Based on the information the AHA provided, the program’s covered entities usually include: 

  • rural referral centers 
  • outpatient clinics
  • outpatient cancer center hospitals
  • critical access hospitals 
  • community health centers 
  • children hospitals 
  • safety net hospitals 
  • critical access hospitals 
  • sole community hospitals 
  • nonprofit disproportionate share of hospitals that serve low-income and indigent populations 

The 340B program significantly grew over the past couple of decades. As of 2019, More than 2,000 hospitals and 25,000 contract pharmacies are partnered with and covered by the program. While 340B seems to perform well, debates about the program’s clarity have spiked overtime during its 30-year-old statute. Under Trump’s administration, several members of congress offered new proposals to alter the program’s fiscal 2019 budget. Furthermore, some critics questioned whether 340B hospitals were congruously utilizing their program savings appropriately. Others under Trump’s watch also assumed that participating entities are not using the remainder of 340B savings to provide further extensive free care for struggling patients. 

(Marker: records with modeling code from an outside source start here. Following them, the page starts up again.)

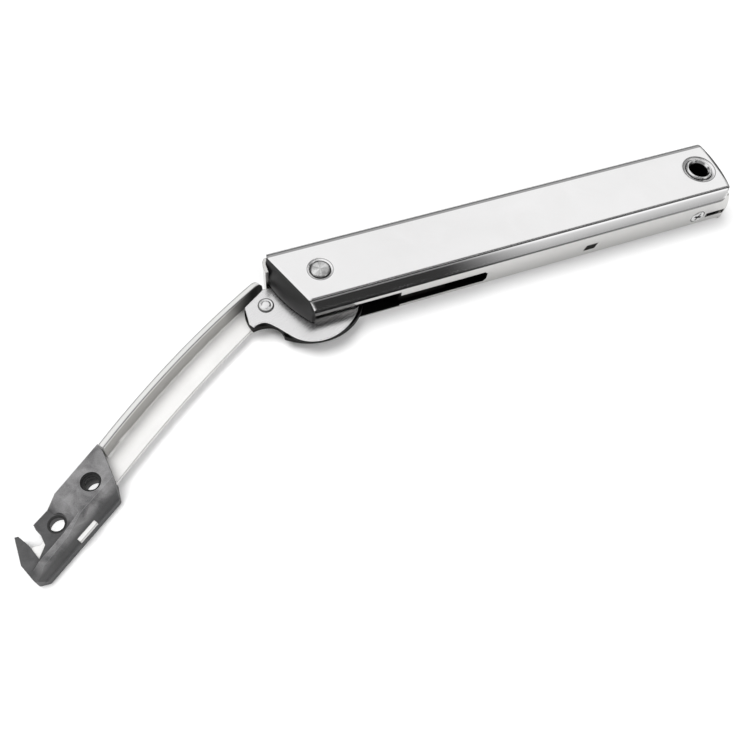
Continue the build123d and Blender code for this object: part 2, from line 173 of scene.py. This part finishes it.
def levelOffset(group, given):
    # from the centre to the shaded point, with the height left out
    away = workVector(group, "SUBTRACT", given["Vector"], given["Centre"])
    return workVector(group, "MULTIPLY", away, (1, 1, 0))


def makeRoundZone():
    # 1 inside Radius round an upright axis, fading to 0 over Blur outside it
    group, given, result = newGroup(
        "roundZone",
        [("Vector", vector, None), ("Centre", vector, None), ("Radius", number, 0.003),
         ("Blur", number, 0.0002)],
        [("Mask", number)])
    distance = workVector(group, "LENGTH", levelOffset(group, given))
    outer = work(group, "ADD", given["Radius"], given["Blur"])
    putIn(result["Mask"], mapped(group, distance, given["Radius"], outer, 1.0, 0.0))
    return group


def makeBoxZone():
    # 1 inside the box from Low to High, fading to 0 over Blur outside it: the distance outside is
    # the most of Low - Vector and Vector - High over the three directions
    group, given, result = newGroup(
        "boxZone",
        [("Vector", vector, None), ("Low", vector, None), ("High", vector, None), ("Blur", number, 0.0002)],
        [("Mask", number)])
    under = workVector(group, "SUBTRACT", given["Low"], given["Vector"])
    over = workVector(group, "SUBTRACT", given["Vector"], given["High"])
    most = workVector(group, "MAXIMUM", under, over)
    parts = fill(node(group, "ShaderNodeSeparateXYZ"), Vector=most).outputs
    outside = work(group, "MAXIMUM", work(group, "MAXIMUM", parts["X"], parts["Y"]), parts["Z"])
    putIn(result["Mask"], mapped(group, outside, 0.0, given["Blur"], 1.0, 0.0))
    return group


def makeStanding():
    # 1 on upright faces, 0 on level ones, from the height of the normal
    group, given, result = newGroup("standing", [("Full To", number, 0.35), ("None From", number, 0.75)],
                                    [("Mask", number)])
    facing = node(group, "ShaderNodeNewGeometry").outputs["Normal"]
    height = work(group, "ABSOLUTE", fill(node(group, "ShaderNodeSeparateXYZ"), Vector=facing).outputs["Z"])
    putIn(result["Mask"], mapped(group, height, given["Full To"], given["None From"], 1.0, 0.0))
    return group


def makeTurnedFace():
    # streaks that fan out from a centre: noise of the direction alone, stretched to 0..1
    group, given, result = newGroup(
        "turnedFace",
        [("Vector", vector, None), ("Centre", vector, None), ("Streaks", number, 1.6)],
        [("Mask", number)])
    spoke = workVector(group, "NORMALIZE", levelOffset(group, given))
    streaks = fill(node(group, "ShaderNodeTexNoise"), Vector=spoke, Scale=given["Streaks"], Detail=3.0,
                   Roughness=0.6).outputs["Fac"]
    putIn(result["Mask"], mapped(group, streaks, 0.36, 0.64))
    return group


rolledGrain, mottle, edgeWear = makeRolledGrain(), makeMottle(), makeEdgeRounding()
roundZone, boxZone, standing, turnedFace = makeRoundZone(), makeBoxZone(), makeStanding(), makeTurnedFace()
print("shared effects ready")


def useGroup(tree, group, **values):
    return fill(node(tree, "ShaderNodeGroup", node_tree=group), **values)


def roundMask(tree, place, centre, radius, blur=0.0001):
    return useGroup(tree, roundZone, Vector=place, Centre=centre, Radius=radius, Blur=blur).outputs["Mask"]


def boxMask(tree, place, low, high, blur=0.0002):
    return useGroup(tree, boxZone, Vector=place, Low=low, High=high, Blur=blur).outputs["Mask"]


def ringMask(tree, place, centre, inner, outer):
    return work(tree, "SUBTRACT", roundMask(tree, place, centre, outer),
                roundMask(tree, place, centre, inner), use_clamp=True)


def standingMask(tree):
    return useGroup(tree, standing).outputs["Mask"]


def together(tree, first, second):
    # where both masks are 1
    return work(tree, "MULTIPLY", first, second)


def middleOf(name):
    low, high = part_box(name)
    return tuple((low + high) / 2)


def startFinish(name):
    made = bpy.data.materials.new(name)
    made.use_nodes = True
    tree = made.node_tree
    return made, tree, tree.nodes["Principled BSDF"], node(tree, "ShaderNodeTexCoord").outputs["Object"]


def overlay(made, mask, colour=None, roughness=None, share=1.0):
    # lays a colour and a roughness over the finish where the mask is 1
    tree = made.node_tree
    if share < 1.0:
        mask = work(tree, "MULTIPLY", mask, share)
    for name, kind, value in (("Base Color", "RGBA", colour), ("Roughness", "FLOAT", roughness)):
        if value is not None:
            socket = tree.nodes["Principled BSDF"].inputs[name]
            putIn(socket, mixed(tree, mask, socket.links[0].from_socket, value, kind))


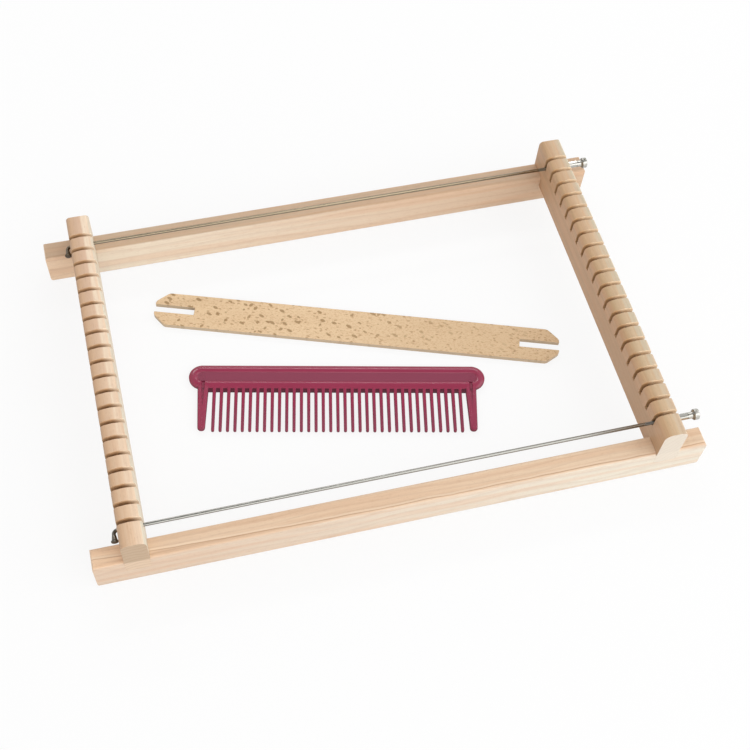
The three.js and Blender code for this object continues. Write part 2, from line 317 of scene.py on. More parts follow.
def beech(name, grain, node, heart, tones, seed, streak=None):
    """Planed beech. grain is the axis that the node's stick grew along, and heart is the middle
    of the tree's rings, across and up, in mm. The tones of the top, the two sides, the ends and
    their flush part below the rails' top are pairs, from the stick's low end to its high end; the
    sides' tones are painted light and shade, paler on a side that the lamps light and darker on
    one in shade or in a bar's shadow. Those of the shoulders and cuts go from its low side to its
    high side, and the cut span is where the cuts' tone changes: a painted shade on the low
    shoulder, a painted highlight on the high one, and painted light and shade in the cuts, which
    are painted darker with depth too. The stub's tones are painted light on a rail's short
    stretch outside the left bar, where the bar's shadow falls. streak is where a pale streak runs
    in the top, and how far it wanders at the low end."""
    material, place, facing = new_material(name)
    low, high = (Vector(corner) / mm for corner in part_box(node))
    side = 1 - grain
    along, across, up = [place.axes()[axis] for axis in (grain, side, Z)]
    stick = place.node("ShaderNodeCombineXYZ", {}, {0: along, 1: across, 2: up})
    run = along.step(low[grain], high[grain])
    pairs = [tones[key] for key in ("top", "low side", "high side", "ends", "flush")]
    planed, painted_low_side, painted_high_side, end, flush = [run.between(*pair) for pair in pairs]
    turned = facing.axes()[side]
    upwards = facing.axes()[Z].step(0.3, 0.8)
    endways = abs(facing.axes()[grain]).step(0.55, 0.85)
    outermost = abs(along).step(high[grain] - 4, high[grain] - 3)
    late, band, fibre, mottle, ticks, pores = beech_figure(stick, across, up, heart, seed)

    # Painted shade and highlight: the low shoulder darkens and the high shoulder pales, as the
    # light falls across the round.
    if "shoulders" in tones:
        shaded_shoulder, highlit_shoulder = tones["shoulders"]
        planed = across.step(low[side] + 1, low[side] + 7).between(shaded_shoulder, planed)
        planed = across.step(high[side] - 5.7, high[side] - 4.2).between(planed, highlit_shoulder)
    # Painted light: a rail's stretch outside the left bar gets a paler top and face, where the
    # bar's shadow falls.
    if "stub" in tones:
        bar_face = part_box("left_bar")[0][X] / mm
        stub = 1 - along.step(bar_face - 1, bar_face)
        planed = (upwards * stub).between(planed, tones["stub"])
        painted_low_side = stub.between(painted_low_side, tones["stub side"])
    # Painted light and shade: a strip along the high side and the faces turned to the low side take
    # the sides' lit or shaded tones.
    planed = across.step(high[side] - 1.5, high[side] - 0.7).between(planed, painted_high_side)
    planed = (turned * -1).step(0.45, 0.9).between(planed, painted_low_side)
    planed = stained(planed,
                     (band, 0.30, (214, 168, 130)),
                     (late, 0.14, (168, 122, 88)),
                     (mottle, 0.16, (186, 134, 100)),
                     (fibre, 0.16, (158, 112, 80)),
                     (ticks, 0.22, (140, 94, 62)))
    if streak:
        streak_place, streak_wander = streak
        wander = (along / low[grain]).math("MAXIMUM", 0.0) ** 2 * streak_wander
        waver = stick.noise((0.05, 0, 0), 2, 0.5, seed + 31) - 0.5
        offset = across - streak_place - wander + waver * 1.6
        pale = 1 - abs(offset - 0.8).step(0.3, 0.8)
        line = 1 - abs(offset).step(0.1, 0.4)
        planed = stained(planed,
                         (pale * upwards, 0.55, (244, 220, 192)),
                         (line * upwards, 0.50, (176, 126, 90)))

    # Painted light and shade in the cuts: their walls run from a shaded tone at one side to a lit
    # tone at the other, and are painted darker with depth as in shade.
    dark_until, light_from = tones["cut span"]
    lit = across.step(low[side] + dark_until, low[side] + light_from)
    depth = (high.z - up).step(0.4, 3.4)
    cut = (depth * (0.52 - lit * 0.32)).between(lit.between(*tones["cuts"]), srgb(148, 112, 76))
    rail_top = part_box("front_rail")[1][Z] / mm
    below_top = 1 - up.step(rail_top - 0.4, rail_top + 0.4)
    end = (below_top * 0.6).between(end, flush)
    sawn = outermost.between(cut, end)
    marks = late * (outermost * tones["end rings"] + 0.06) + pores.step(0.45, 0.75) * 0.14
    sawn = marks.between(sawn, srgb(150, 112, 82))
    colour = endways.between(planed, sawn)

    relief = fibre * 0.5 + late * 0.15 - ticks * 0.2 + pores * endways * 0.6
    gloss = 0.50 + fibre * 0.10 + endways * 0.14
    sockets = {"Base Color": colour, "Roughness": gloss, "IOR": 1.45}
    return surface(material, sockets, bump=relief, bump_depth=0.04)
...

To address these concerns, researchers at the L&M Policy Research shared updated statistics in their Analysis of 340B Disproportionate Share Hospital Services to Low-Income Patients. The report claims 340B Disproportionate share hospitals (DSHs) treat significantly more low-income patients than non-340B hospitals, “with the average low-income patient load for 340B DSHs being 41.8%, compared to 27.2% for non-340B hospitals”. These results help verify the legitimacy of 340b, proving the program is fulfilling its purpose of aiding low-income patients in two ways: it enables patients to receive a wide range of medical services and allows them to get their prescribed medication at affordable prices. When it all comes down to it, both routes proactively encourage patients to get checked without worrying about costs. 

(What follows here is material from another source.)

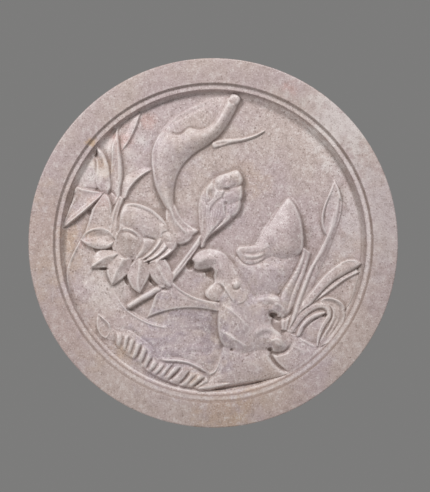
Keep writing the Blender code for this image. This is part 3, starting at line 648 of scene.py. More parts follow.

On May 17, 2021, the Biden administration and the Health Resources and Services Administration (HRSA) raised attention to 340B as they addressed the program in an assertive statement. Based on the information the National Law Review provided, the report claims pharmaceutical manufacturers must immediately begin offering "340B discounted covered outpatient drugs to covered entities" regardless of whether the covered entity uses "an in-house pharmacy or contract pharmacy" to distribute those prescriptions to eligible patients. Furthermore, HRSA asserts that pharmaceutical manufacturers who "restrict access to 340B pricing based on covered entities' will result in HRSA's assessment of Civil Monetary Penalties against those manufacturers who fail to comply with these regulations. Seeing Biden taking administrative action to reform and habilitate 340B is one of the most significant changes we currently see in the healthcare and medical industry. These revisions help mend our prescription crisis in some way, even though our nation has a long way to go to end it entirely.  

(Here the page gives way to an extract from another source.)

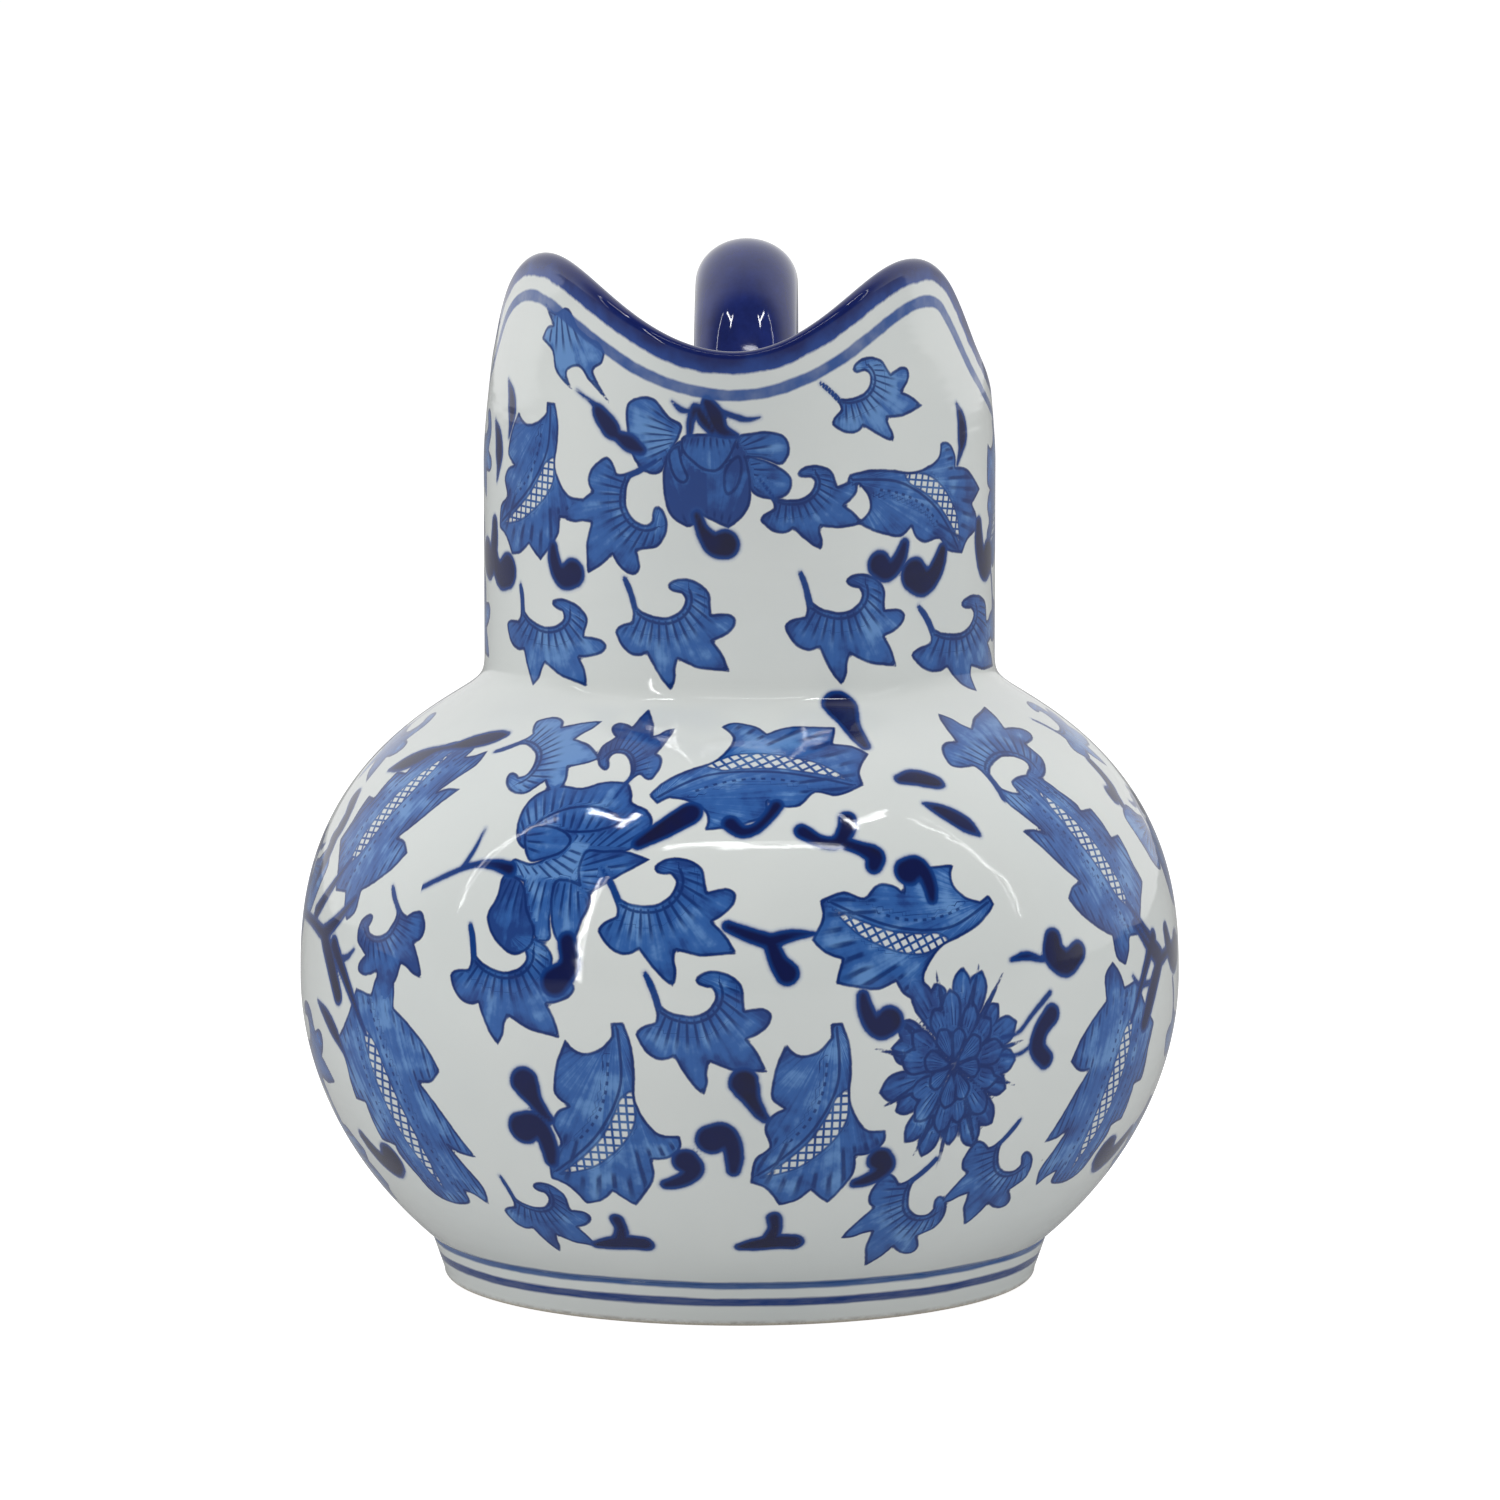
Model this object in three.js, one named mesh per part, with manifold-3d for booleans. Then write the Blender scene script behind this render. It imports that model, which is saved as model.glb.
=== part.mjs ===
// Porcelain jug with a round belly, a pinched spout between two ears and a looped handle,
// built from the clay pieces that a potter lutes together: foot, two belly halves, neck, handle and slip.
// Millimetres, +Z up. The jug's axis is vertical, its spout faces -Y and its handle is at +Y.

import * as THREE from "three";
import { mergeVertices } from "three/addons/utils/BufferGeometryUtils.js";
import Module from "manifold-3d";

const wasm = await Module();
wasm.setup();

// Belly: its upper half is a superellipse and its lower half an ellipse, both about the equator
const BELLY_RADIUS = 80;
const EQUATOR_Z = 55;
const CROWN_HEIGHT = 63.6;
const CROWN_POWER = 2.5;
const KEEL_DEPTH = 66.9;
const KEEL_POWER = 1.95;

// Wall, floor and foot ring
const WALL = 4;
const FLOOR_Z = 12;
const FLOOR_RADIUS = 50;
const FOOT_HEIGHT = 8;
const FOOT_BOTTOM_RADIUS = 54;
const FOOT_TOP_RADIUS = 56.4;
const FOOT_WIDTH = 6;
const RECESS_DEPTH = 6.5;
const FOOT_EDGE = 0.8;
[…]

Until this day, ordinary citizens continue to suffer from our ongoing prescription crisis. However, programs like 340B slowly improve our damaged pharmaceutical industry by enabling patients nationwide to seek the medication they need at a much lower rate. With the program’s recent revisions, low-income patients from impoverished communities continue to acquire better access to affordable medicines. By granting these patients reduced drug prices, 340B’s efforts lighten the hardships they face from overpriced prescriptions and compel Americans to purchase their medication to sustain their health affordably.